### [What is asked]
Of the lines listed below, return exactly those that run from the line containing "the floor, and" through the line containing "return low, high", both included.

** Begin Recorded information **

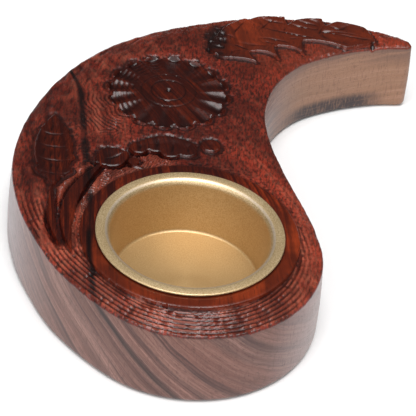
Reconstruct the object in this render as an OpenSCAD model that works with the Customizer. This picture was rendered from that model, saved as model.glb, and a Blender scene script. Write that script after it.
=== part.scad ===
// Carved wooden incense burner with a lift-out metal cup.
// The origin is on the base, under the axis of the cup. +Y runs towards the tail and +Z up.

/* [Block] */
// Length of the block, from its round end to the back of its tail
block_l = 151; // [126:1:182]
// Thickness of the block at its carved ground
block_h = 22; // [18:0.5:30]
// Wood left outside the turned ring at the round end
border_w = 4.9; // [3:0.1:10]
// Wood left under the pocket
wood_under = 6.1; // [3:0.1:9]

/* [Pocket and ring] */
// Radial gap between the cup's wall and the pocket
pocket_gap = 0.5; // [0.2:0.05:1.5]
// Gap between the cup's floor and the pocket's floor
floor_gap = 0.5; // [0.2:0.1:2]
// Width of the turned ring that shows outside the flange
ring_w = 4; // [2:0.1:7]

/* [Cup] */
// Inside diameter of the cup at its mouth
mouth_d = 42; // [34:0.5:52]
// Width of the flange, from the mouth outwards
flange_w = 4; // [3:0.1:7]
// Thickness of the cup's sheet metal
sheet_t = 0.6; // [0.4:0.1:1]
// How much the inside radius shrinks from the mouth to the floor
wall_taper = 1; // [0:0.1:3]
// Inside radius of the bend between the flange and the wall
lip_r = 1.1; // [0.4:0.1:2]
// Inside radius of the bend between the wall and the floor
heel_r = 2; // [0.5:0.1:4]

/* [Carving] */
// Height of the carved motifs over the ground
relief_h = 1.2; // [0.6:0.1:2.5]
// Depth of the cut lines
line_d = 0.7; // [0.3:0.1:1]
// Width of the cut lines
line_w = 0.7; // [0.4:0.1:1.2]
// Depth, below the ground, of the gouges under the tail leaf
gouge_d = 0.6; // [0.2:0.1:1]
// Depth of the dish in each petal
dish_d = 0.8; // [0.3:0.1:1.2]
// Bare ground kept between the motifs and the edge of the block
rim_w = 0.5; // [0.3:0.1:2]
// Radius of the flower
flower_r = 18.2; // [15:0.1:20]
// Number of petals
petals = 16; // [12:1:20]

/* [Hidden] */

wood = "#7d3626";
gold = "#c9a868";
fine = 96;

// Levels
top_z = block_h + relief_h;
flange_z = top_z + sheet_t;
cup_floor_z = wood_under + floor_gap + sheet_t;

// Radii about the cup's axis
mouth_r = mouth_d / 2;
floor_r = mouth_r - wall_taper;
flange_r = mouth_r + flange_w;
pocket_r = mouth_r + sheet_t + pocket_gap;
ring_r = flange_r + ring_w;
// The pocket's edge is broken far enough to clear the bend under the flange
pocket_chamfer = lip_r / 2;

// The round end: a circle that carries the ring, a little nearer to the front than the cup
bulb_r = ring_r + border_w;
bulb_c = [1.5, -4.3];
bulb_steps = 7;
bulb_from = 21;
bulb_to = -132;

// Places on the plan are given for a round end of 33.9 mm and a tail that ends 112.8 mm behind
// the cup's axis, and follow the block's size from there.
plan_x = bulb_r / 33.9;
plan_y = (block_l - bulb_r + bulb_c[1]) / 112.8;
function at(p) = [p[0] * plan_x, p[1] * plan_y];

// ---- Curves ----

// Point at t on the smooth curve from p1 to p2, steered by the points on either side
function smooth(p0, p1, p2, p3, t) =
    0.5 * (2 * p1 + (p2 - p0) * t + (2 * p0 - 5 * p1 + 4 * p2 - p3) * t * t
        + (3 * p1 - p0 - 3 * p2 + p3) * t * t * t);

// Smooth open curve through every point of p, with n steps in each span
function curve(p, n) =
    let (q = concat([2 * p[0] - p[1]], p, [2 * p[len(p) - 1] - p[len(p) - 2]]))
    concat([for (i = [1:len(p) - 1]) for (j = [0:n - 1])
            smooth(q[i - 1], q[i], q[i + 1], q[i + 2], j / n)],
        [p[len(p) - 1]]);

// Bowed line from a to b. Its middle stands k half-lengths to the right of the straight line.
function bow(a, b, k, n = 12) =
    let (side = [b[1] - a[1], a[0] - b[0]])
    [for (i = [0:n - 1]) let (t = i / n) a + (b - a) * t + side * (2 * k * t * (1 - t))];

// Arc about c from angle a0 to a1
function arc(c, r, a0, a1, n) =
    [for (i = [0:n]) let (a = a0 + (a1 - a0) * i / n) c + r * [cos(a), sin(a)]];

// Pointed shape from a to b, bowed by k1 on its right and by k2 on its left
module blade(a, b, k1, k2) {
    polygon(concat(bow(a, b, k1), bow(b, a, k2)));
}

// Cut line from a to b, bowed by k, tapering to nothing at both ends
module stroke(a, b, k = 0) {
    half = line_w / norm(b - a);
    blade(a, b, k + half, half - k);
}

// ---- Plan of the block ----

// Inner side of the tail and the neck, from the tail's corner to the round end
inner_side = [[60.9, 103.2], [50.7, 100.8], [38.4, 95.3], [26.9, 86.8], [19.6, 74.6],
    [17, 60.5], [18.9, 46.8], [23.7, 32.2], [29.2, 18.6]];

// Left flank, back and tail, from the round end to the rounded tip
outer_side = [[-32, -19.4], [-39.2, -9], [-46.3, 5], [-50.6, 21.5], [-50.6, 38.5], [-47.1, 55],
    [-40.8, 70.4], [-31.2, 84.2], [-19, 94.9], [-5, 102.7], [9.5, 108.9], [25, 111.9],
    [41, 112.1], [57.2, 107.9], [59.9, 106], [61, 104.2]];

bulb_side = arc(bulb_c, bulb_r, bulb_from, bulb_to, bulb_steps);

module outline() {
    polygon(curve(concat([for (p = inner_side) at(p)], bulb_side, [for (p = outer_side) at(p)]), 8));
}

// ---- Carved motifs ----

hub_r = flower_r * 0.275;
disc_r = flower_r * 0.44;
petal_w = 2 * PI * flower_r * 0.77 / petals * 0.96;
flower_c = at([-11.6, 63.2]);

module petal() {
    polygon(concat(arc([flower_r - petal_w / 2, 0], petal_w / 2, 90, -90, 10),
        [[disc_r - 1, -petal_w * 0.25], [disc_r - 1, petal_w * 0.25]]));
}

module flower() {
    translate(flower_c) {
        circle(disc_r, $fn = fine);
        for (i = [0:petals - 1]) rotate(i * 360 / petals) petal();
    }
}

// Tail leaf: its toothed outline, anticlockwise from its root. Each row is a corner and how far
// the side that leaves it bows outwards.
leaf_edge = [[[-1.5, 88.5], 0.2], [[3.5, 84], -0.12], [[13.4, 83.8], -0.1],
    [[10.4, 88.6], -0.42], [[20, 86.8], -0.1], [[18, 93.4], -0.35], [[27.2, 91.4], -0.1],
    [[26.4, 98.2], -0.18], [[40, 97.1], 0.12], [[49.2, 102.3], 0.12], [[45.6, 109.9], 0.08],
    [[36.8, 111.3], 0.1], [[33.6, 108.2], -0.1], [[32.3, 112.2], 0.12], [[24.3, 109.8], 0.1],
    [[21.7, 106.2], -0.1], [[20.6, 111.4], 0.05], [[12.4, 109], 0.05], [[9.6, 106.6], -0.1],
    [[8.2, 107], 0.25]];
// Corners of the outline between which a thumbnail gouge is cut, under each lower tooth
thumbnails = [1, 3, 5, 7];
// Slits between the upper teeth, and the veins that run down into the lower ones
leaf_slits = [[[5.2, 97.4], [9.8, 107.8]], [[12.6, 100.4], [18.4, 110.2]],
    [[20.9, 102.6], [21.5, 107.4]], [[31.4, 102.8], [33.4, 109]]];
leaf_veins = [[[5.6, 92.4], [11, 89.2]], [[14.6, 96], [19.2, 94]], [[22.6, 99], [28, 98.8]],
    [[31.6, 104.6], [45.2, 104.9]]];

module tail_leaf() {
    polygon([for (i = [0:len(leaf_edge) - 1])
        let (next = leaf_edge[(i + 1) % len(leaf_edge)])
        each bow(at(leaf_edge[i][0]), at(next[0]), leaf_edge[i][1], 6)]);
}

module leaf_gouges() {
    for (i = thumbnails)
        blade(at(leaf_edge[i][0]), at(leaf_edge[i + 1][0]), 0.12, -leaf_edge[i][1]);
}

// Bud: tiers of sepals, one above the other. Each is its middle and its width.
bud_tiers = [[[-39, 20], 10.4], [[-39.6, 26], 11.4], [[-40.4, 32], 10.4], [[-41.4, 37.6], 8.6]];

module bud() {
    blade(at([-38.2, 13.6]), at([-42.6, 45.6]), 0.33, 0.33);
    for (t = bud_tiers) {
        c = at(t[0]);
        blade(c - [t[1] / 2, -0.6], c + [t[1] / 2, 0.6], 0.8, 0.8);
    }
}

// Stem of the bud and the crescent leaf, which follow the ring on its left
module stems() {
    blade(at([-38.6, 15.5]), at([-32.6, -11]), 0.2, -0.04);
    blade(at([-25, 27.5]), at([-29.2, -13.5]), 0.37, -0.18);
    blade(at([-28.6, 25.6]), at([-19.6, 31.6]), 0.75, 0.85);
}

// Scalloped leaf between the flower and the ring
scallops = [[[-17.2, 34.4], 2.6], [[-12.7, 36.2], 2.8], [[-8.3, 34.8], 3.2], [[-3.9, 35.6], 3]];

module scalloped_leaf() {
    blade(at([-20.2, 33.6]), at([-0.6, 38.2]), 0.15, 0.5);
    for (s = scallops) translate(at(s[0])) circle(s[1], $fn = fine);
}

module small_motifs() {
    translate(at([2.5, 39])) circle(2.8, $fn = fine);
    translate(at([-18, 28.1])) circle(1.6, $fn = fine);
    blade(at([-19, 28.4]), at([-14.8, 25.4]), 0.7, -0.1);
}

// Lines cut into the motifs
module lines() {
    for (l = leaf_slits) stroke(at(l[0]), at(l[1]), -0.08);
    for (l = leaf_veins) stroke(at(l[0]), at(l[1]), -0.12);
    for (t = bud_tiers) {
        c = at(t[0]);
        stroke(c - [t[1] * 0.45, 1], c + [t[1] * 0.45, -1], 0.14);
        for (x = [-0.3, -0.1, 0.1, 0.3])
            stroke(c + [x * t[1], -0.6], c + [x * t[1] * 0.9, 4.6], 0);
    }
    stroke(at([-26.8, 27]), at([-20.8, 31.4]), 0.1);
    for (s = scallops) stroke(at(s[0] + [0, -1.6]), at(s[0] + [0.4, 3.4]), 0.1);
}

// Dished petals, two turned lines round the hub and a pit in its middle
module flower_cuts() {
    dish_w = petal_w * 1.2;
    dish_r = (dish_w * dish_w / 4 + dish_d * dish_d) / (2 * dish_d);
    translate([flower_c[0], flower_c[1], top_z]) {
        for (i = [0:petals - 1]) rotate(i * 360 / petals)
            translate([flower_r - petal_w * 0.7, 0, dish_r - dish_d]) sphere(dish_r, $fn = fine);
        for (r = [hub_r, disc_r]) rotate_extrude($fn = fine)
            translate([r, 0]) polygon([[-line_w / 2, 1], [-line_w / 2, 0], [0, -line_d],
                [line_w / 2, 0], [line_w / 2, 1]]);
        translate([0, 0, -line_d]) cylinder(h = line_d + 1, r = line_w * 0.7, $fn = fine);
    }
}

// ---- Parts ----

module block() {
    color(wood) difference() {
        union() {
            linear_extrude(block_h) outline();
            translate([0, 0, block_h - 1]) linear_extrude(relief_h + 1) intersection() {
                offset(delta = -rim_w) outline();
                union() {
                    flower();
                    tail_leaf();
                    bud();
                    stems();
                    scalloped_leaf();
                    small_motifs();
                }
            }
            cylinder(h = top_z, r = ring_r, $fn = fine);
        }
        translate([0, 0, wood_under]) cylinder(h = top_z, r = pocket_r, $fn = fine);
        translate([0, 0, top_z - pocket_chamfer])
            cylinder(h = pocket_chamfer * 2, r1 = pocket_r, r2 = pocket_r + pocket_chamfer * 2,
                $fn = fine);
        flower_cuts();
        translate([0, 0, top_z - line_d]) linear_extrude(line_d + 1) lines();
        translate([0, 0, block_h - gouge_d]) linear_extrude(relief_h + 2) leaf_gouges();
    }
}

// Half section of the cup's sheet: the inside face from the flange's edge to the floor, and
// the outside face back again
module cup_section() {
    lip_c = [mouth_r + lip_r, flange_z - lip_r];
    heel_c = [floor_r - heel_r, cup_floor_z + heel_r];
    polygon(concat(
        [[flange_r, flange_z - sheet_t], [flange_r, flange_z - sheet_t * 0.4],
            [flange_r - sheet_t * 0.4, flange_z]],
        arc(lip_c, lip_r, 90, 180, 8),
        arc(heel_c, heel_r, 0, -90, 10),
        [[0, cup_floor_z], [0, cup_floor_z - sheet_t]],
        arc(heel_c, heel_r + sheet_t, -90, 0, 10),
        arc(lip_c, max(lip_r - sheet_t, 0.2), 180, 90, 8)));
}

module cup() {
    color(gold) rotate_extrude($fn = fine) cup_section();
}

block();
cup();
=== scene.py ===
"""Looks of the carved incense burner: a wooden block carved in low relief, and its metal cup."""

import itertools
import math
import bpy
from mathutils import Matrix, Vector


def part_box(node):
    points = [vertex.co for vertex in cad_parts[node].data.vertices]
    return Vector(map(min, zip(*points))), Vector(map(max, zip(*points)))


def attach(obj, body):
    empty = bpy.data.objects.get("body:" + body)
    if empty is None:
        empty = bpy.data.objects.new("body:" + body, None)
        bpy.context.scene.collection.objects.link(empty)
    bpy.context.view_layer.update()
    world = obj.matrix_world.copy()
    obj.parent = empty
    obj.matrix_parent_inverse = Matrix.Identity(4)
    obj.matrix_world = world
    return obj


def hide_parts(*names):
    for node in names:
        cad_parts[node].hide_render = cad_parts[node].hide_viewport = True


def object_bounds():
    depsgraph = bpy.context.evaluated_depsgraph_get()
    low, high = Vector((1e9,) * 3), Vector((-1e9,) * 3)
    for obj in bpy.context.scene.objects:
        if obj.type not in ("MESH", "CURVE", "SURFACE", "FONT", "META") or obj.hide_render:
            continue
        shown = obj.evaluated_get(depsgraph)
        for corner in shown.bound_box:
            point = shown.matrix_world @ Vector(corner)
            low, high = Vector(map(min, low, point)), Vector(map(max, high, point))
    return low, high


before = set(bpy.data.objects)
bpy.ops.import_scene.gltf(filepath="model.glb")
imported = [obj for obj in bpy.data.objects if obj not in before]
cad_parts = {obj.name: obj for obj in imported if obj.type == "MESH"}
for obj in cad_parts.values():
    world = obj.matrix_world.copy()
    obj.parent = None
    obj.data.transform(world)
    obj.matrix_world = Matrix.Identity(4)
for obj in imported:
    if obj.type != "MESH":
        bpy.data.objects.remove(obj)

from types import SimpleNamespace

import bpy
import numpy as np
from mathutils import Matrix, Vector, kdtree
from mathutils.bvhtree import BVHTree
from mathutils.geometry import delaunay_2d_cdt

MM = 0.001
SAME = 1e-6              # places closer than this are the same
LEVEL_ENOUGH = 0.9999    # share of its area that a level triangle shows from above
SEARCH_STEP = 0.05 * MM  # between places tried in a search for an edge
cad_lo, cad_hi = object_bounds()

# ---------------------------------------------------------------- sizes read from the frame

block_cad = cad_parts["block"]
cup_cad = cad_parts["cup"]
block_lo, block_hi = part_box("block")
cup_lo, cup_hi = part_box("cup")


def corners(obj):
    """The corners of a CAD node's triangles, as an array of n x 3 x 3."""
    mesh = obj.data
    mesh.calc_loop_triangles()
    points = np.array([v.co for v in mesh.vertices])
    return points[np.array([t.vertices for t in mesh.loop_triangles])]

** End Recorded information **
** Begin Recorded information **

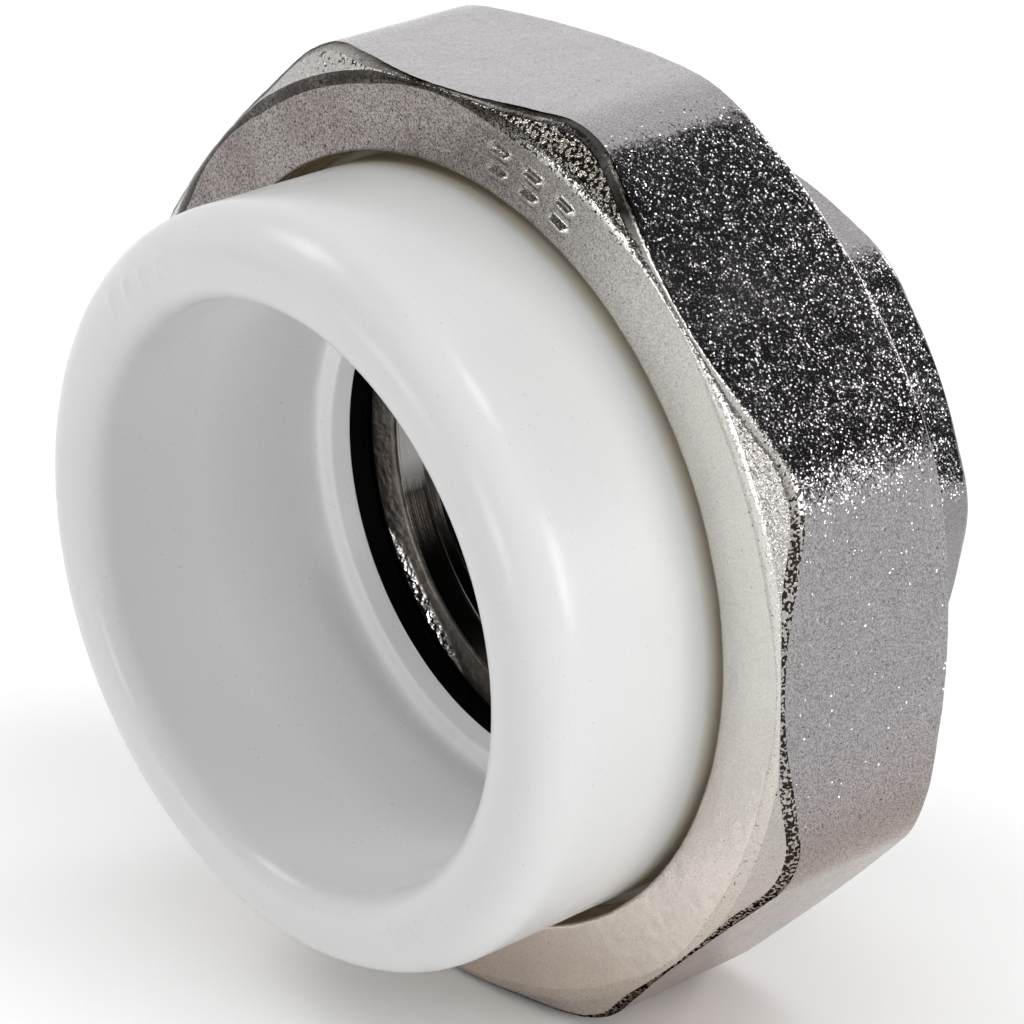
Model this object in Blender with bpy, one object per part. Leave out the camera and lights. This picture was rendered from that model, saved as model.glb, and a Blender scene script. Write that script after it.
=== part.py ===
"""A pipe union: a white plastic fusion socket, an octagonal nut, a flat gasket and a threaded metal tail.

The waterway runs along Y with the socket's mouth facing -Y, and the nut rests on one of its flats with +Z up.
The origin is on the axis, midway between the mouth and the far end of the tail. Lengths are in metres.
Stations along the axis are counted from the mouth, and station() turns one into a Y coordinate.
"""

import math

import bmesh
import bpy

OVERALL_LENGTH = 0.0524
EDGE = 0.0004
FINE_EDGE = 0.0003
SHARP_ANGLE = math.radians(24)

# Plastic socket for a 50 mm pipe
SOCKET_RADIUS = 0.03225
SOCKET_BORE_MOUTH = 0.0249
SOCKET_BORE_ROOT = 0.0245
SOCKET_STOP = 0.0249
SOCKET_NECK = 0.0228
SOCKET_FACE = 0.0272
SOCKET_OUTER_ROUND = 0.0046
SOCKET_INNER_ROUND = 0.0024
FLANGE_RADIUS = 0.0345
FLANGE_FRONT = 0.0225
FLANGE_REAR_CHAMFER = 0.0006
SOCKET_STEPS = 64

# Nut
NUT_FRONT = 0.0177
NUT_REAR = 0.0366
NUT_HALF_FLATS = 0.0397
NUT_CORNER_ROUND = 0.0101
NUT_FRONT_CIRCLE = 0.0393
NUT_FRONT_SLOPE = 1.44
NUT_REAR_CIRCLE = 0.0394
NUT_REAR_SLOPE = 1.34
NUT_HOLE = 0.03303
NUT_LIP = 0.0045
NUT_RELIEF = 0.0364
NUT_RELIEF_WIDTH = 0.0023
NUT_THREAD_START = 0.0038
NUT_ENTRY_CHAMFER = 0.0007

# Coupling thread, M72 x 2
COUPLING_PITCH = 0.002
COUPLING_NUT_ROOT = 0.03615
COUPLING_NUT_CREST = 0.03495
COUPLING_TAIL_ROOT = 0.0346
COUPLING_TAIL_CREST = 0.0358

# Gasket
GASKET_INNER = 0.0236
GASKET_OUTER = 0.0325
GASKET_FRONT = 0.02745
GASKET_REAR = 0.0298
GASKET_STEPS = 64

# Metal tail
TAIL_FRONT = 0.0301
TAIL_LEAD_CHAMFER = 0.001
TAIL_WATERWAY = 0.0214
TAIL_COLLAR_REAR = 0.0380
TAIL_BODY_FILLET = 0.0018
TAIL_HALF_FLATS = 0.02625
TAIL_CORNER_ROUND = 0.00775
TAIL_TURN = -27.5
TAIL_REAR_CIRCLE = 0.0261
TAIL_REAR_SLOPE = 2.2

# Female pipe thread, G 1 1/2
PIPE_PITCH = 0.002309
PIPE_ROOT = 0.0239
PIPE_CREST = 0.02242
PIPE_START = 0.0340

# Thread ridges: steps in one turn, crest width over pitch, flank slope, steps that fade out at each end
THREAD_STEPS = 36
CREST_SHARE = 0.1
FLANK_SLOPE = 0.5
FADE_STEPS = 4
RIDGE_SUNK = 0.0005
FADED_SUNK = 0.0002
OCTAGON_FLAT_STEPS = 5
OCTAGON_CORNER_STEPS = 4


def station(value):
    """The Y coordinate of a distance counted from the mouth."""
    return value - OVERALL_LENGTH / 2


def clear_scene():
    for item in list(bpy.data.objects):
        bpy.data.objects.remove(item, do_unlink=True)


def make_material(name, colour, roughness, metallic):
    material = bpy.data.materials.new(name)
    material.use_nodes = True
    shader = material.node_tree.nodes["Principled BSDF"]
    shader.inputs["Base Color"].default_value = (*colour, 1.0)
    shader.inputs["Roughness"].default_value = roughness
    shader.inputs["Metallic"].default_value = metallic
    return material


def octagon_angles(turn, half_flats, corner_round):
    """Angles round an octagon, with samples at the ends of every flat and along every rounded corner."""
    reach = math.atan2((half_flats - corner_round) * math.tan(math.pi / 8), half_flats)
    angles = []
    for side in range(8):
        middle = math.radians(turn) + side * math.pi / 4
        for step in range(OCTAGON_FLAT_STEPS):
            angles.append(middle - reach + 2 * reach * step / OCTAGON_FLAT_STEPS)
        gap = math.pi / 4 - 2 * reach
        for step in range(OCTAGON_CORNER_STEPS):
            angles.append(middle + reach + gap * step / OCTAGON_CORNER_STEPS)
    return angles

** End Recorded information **
** Begin Recorded information **

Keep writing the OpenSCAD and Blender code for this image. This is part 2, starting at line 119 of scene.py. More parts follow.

** End Recorded information **

### [Solution for this problem]
// Half section of the cup's sheet: the inside face from the flange's edge to the floor, and
// the outside face back again
module cup_section() {
    lip_c = [mouth_r + lip_r, flange_z - lip_r];
    heel_c = [floor_r - heel_r, cup_floor_z + heel_r];
    polygon(concat(
        [[flange_r, flange_z - sheet_t], [flange_r, flange_z - sheet_t * 0.4],
            [flange_r - sheet_t * 0.4, flange_z]],
        arc(lip_c, lip_r, 90, 180, 8),
        arc(heel_c, heel_r, 0, -90, 10),
        [[0, cup_floor_z], [0, cup_floor_z - sheet_t]],
        arc(heel_c, heel_r + sheet_t, -90, 0, 10),
        arc(lip_c, max(lip_r - sheet_t, 0.2), 180, 90, 8)));
}

module cup() {
    color(gold) rotate_extrude($fn = fine) cup_section();
}

block();
cup();
=== scene.py ===
"""Looks of the carved incense burner: a wooden block carved in low relief, and its metal cup."""

import itertools
import math
import bpy
from mathutils import Matrix, Vector


def part_box(node):
    points = [vertex.co for vertex in cad_parts[node].data.vertices]
    return Vector(map(min, zip(*points))), Vector(map(max, zip(*points)))


def attach(obj, body):
    empty = bpy.data.objects.get("body:" + body)
    if empty is None:
        empty = bpy.data.objects.new("body:" + body, None)
        bpy.context.scene.collection.objects.link(empty)
    bpy.context.view_layer.update()
    world = obj.matrix_world.copy()
    obj.parent = empty
    obj.matrix_parent_inverse = Matrix.Identity(4)
    obj.matrix_world = world
    return obj


def hide_parts(*names):
    for node in names:
        cad_parts[node].hide_render = cad_parts[node].hide_viewport = True


def object_bounds():
    depsgraph = bpy.context.evaluated_depsgraph_get()
    low, high = Vector((1e9,) * 3), Vector((-1e9,) * 3)
    for obj in bpy.context.scene.objects:
        if obj.type not in ("MESH", "CURVE", "SURFACE", "FONT", "META") or obj.hide_render:
            continue
        shown = obj.evaluated_get(depsgraph)
        for corner in shown.bound_box:
            point = shown.matrix_world @ Vector(corner)
            low, high = Vector(map(min, low, point)), Vector(map(max, high, point))
    return low, high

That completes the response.